Sunday, 10 July 2011

ENTRY 2: PARAPHRASING

1. Aristotle on the other hand, believed that imitation involves human experience and in that sense he saw a role for the arts. According to Aristotle, the artist has the freedom to imitate aspects of nature, but he does insist on the unity of form (formal and structural qualities). Aristotle explains form in terms of its “causes” by which he means any external factor (apart from “matter”’) that explains why something is the way it is, and what function it can perform. In short, form is that which causes something to be the thing it is. So whereas Plato’s form relates to Ideal forms, Aristotle relates form to something inherent in the object.
Imitation and Beauty


Answer:
         Imitation, according to Aristotle, involves human experience and has a role for arts. For him, the artist has the freedom to imitate the aspects of nature, but still insist on the unity of the form. Aristotle explains that a form becomes what it is, and what factors it can perform because of the external factors it exhibits.  In short, form is that which causes something to be the thing it is. So, whereas Plato's form relates to ideal forms, Aristotle relates form to something inherent in the object.

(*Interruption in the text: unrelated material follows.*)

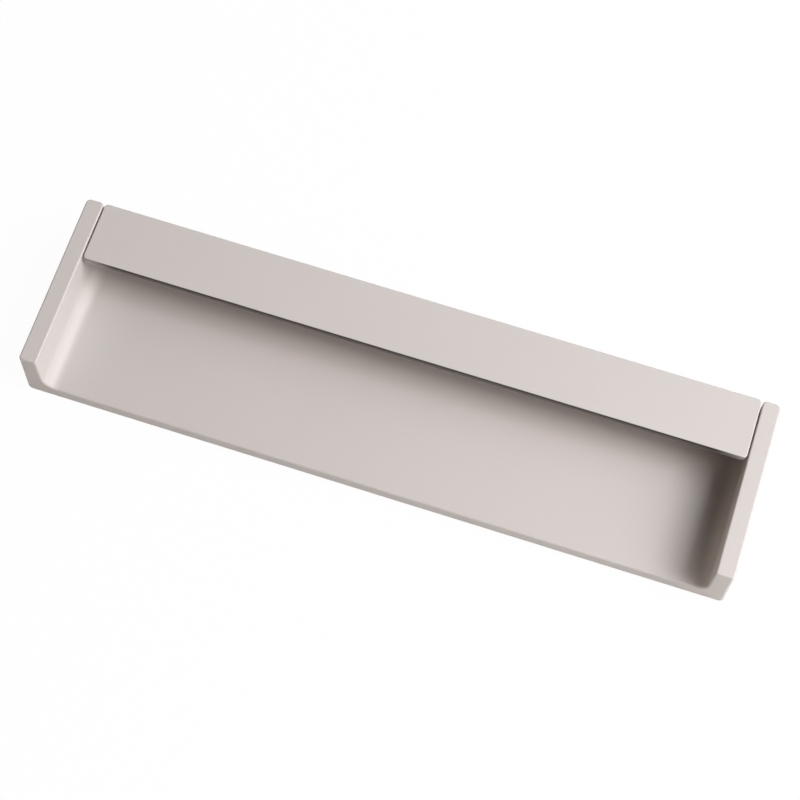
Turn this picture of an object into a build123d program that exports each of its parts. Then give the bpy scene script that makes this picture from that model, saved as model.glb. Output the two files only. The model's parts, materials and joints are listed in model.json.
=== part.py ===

2. Another difference between Plato and Aristotle is the way they discuss imitation in relationship to beauty. For Plato, beauty is an idea, something abstract that is revealed in the order of the natural world. Hence the importance he placed on mathematics as the key to understanding the natural world. For Aristotle, beauty is something real, it is also a function of form, it is not abstract as for Plato, but it is grounded in an object. In other words, it is bound to a context.


Answer:
      Another difference between Plato and Aristotle is the way they discuss imitation in relationship to beauty. Beauty, according to Plato, is an idea and something abstract that is revealed in the ordinary order of the natural world. Therefore, the importance for him is placed on mathematics as the key to understand the world. While beauty, for Aristotle, is something real and a function of form and not abstract but it is grounded in a specific object. Particularly, it is adjoin to the context.